A new exciting position available for a Research Fellow in the AEC!

Applications are invited from highly motivated researchers to work as part of a research team on the project ‘Next generation spray simulation model (NGSSM)’. This project is supported by the UK Research & Innovation’s flagship Future Leaders Fellowship scheme and includes theoretical and experimental studies. See further details online, if you have any questions, please contact Oyuna Rybdylova.

Spray is a core phenomenon in a range of technologies, including medical inhalers, surface coating, electronics cooling, fuel injectors in automotive engineering, and the production of dry powder in pharmaceutical applications. Accurate predictions of droplet dynamics, distribution of droplets and their vapour concentration in space and time are essential for making technologies based on sprays more efficient.

The focus of the project is on the development of a novel tool to simulate sprays for engineering applications.
Conventional modelling of droplets is based on tracking individual droplets or small groups of droplets (parcels). This project will take the science to a new level by developing a new mathematical formalism that will be based on droplet size distribution. This will lead to a new strategy for simulation of sprays and will be built around modelling of the evolution of droplet distribution in space and time. This, in turn, will ensure that the new model is computationally more efficient for calculating droplet concentrations than the conventional tracking method. The model will take into account droplet evaporation and condensation, polydispersity of droplets, effect of droplets on the gas flow, and turbulence.

Another direction of the research will be focused on development of a methodology that will link modelling dense spray near the injector nozzle and dilute mixture of gas and droplet further away from the nozzle and the liquid core. We propose to develop a new model that will be based on droplet size distribution formulation. It will be a hybrid Eulerian-Lagrangian model for dense spray near nozzle and fully Lagrangian model downstream. This will be a significant step forward to modelling of the full process: from spray formation to droplet evaporation or deposition. This approach will be particularly useful for applications where distribution of droplets and their deposits, as well as of droplet vapour, are important for end-product quality, for example surface processing/coating.

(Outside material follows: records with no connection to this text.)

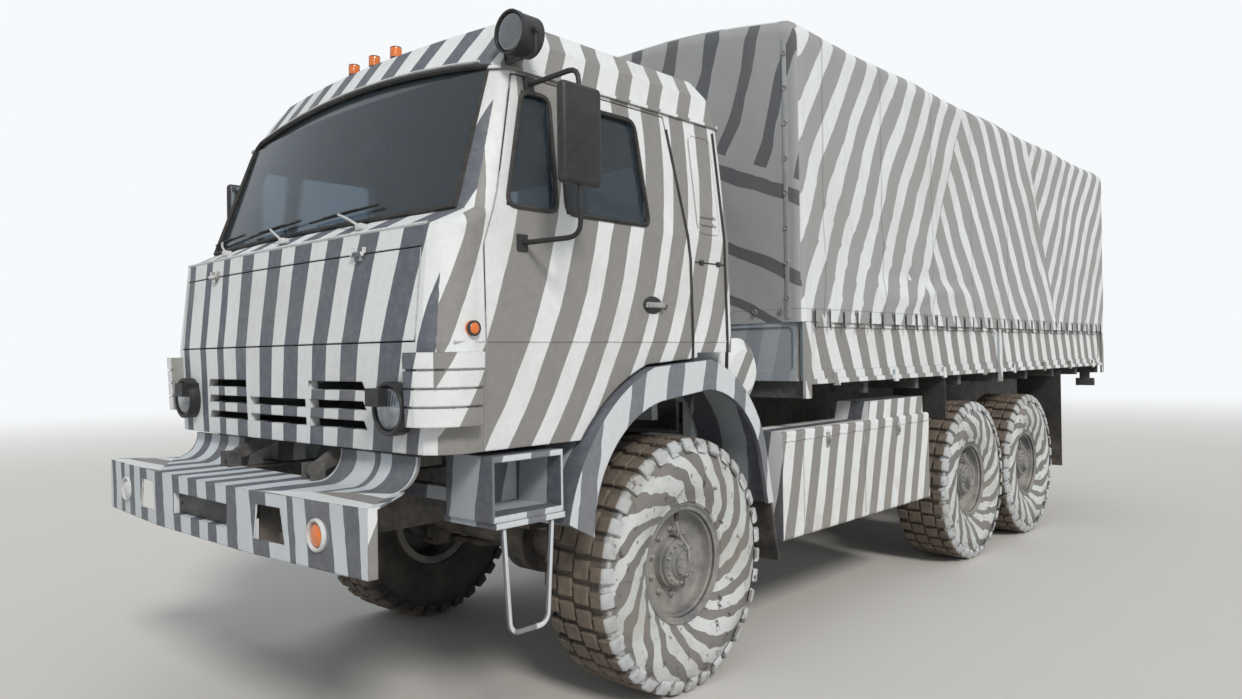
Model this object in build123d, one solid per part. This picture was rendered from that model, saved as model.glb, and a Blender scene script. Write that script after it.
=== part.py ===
from build123d import *
import os
from math import asin, cos, hypot, radians, sin, tan

# Three-axle military cargo truck with a forward-tilting cab and a canvas cargo body.
# Millimetres. The truck faces -Y, its left side is +X, +Z is up.
# The origin is on the ground under the middle of the overall length and width.

# Overall layout
front_overhang = 1850.0
wheelbase = 3690.0
bogie_spacing = 1320.0
rear_overhang = 2440.0
track = 2050.0
body_half_width = 1250.0

# Tyres and rims
tyre_radius = 625.0
tyre_width = 425.0
lug_height = 26.0
lug_count = 20
lug_width = 90.0
lug_turn = 10.0
lug_end_gap = 14.0
sidewall_lean = 46.0
rim_radius = 262.0
rim_width = 310.0
rim_wall = 12.0
flange_rise = 35.0
flange_thickness = 10.0
disc_offset = 50.0
disc_cone = 36.0
disc_thickness = 26.0
hub_radius = 135.0
hub_length = 175.0
hub_inner_end = 25.0
stub_radius = 55.0
running_clearance = 0.05

# Axles and steering
axle_tube_radius = 75.0
housing_radius = 190.0
housing_offset = 120.0
yoke_height = 130.0
yoke_plate = 30.0
kingpin_inset = 130.0
kingpin_radius = 45.0
steering_arm_length = 140.0
tie_rod_set_back = 95.0
tie_rod_radius = 20.0
ball_pin_radius = 14.0
open_pivot_clearance = 6.0
shaft_radius = 38.0

# Frame and springs
rail_outer = 435.0
rail_flange = 80.0
rail_wall = 9.0
rail_height = 260.0
frame_rise = 255.0
rail_front_inset = 60.0
rail_rear_inset = 320.0
leaf_thickness = 20.0
leaf_width = 90.0

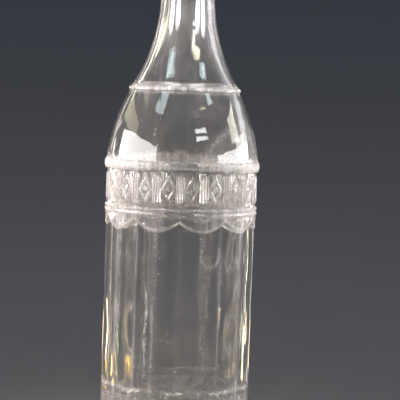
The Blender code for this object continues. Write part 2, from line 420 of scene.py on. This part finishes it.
def outer_rows():
    """The outside, from the axis under the base up to the mouth's edge."""
    heel = BODY_RADIUS - BEARING_OUTER
    dome_radius = (BEARING_INNER**2 + PUSH_UP**2) / (2 * PUSH_UP)
    dome_end = 90.0 - math.degrees(math.asin(BEARING_INNER / dome_radius))
    path = arc((0.0, PUSH_UP - dome_radius), dome_radius, 90.0, dome_end, 8)[1:]
    path += [(BEARING_INNER + 0.3, 0.0), (BEARING_OUTER - 0.3, 0.0)]
    path += arc((BEARING_OUTER, heel), heel, -90.0, 0.0, 12)
    path += [(BODY_RADIUS, z) for z in np.linspace(heel + 2.0, REED_LOW - 3.2, 6)]
    rows = [np.array([[0.0, 0.0, PUSH_UP, 0.0]])]
    rows += plain_rows(path, MEDIUM, foot_wear)

    # Rows lie closest where the relief and the marks are.
    band_foot = RING_Z + RING_SPACING / 2 + 0.9
    levels = np.concatenate([
        np.arange(REED_LOW - 2.4, REED_LOW + 1.5, 0.5),
        np.arange(REED_LOW + 2.4, CHAIN_HIGH + 1.0, 1.3),
        np.arange(CHAIN_HIGH + 2.5, SMEAR_Z - SMEAR_RADIUS - 2.5, 2.6),
        np.arange(SMEAR_Z - SMEAR_RADIUS - 1.6, REED_HIGH - 1.4, 1.0),
        np.arange(REED_HIGH - 1.2, REED_HIGH + SCALLOP + STEP_WIDTH + 0.5, 0.45),
        np.arange(REED_HIGH + SCALLOP + STEP_WIDTH + 0.8, band_foot, 0.40),
    ])
    rows += [body_row(z, FINE) for z in levels]
    rows += [body_row(z, FINEST) for z in np.arange(band_foot, FRIEZE_HIGH + 0.2, 0.62)]
    rows.append(body_row(FRIEZE_HIGH + 0.36, FINE))

    foot = (SHOULDER_RADIUS, BEAD_Z + BEAD_HALF)
    top = (NECK_RING_RADIUS, NECK_RING_Z - NECK_RING_HALF)
    path = bump(SHOULDER_RADIUS, BEAD_Z, BEAD_HALF, BEAD_PROUD, 10)
    path += leaning_curve(foot, top, *SHOULDER_LEAN, 18)[1:]
    path += [
        (NECK_RING_RADIUS + NECK_RING_PROUD, NECK_RING_Z - NECK_RING_HALF * 0.6),
        (NECK_RING_RADIUS + NECK_RING_PROUD, NECK_RING_Z + NECK_RING_HALF * 0.1),
        (NECK_RING_RADIUS, NECK_RING_Z + NECK_RING_HALF * 0.75),
    ]
    foot = (NECK_RING_RADIUS - 0.6, NECK_RING_Z + NECK_RING_HALF)
    path += flare(foot, (NECK_RADIUS, NECK_START), 18)
    path += [(NECK_RADIUS, z) for z in np.linspace(NECK_START + 3, COLLAR_Z - COLLAR_HALF - 2, 4)]
    rows += plain_rows(path, MEDIUM, shoulder_wear, RANDOM_SEED + 2)
    path = bump(NECK_RADIUS, COLLAR_Z, COLLAR_HALF, COLLAR_PROUD, 8)
    path += [(NECK_RADIUS + 0.3, LIP_UNDERSIDE - 3.0), (NECK_RADIUS + 0.4, LIP_UNDERSIDE)]
    path += [(LIP_RADIUS - 0.5, LIP_EDGE - 0.6), (LIP_RADIUS, LIP_EDGE)]
    path += arc((LIP_RADIUS - LIP_CURVE, TOP - LIP_CURVE), LIP_CURVE, 0.0, 90.0, 10)
    rows += [ring(r, z, MEDIUM, LIP_WEAR) for r, z in path]
    return rows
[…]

The new model will be validated against experimental data obtained for a flat fan water injection. The new experiments will focus on droplet spatial distribution as well as droplet size distribution. After validation, we will adapt and test the model for two applications: pressurised-metered dose inhaler and fuel injection. The first study will be done in consultation with Dr Pannala (Biomaterials and Medical Devices and Drug Delivery Research and Enterprise Group). The second one will be conducted in consultation with the industrial partner Ricardo UK Ltd.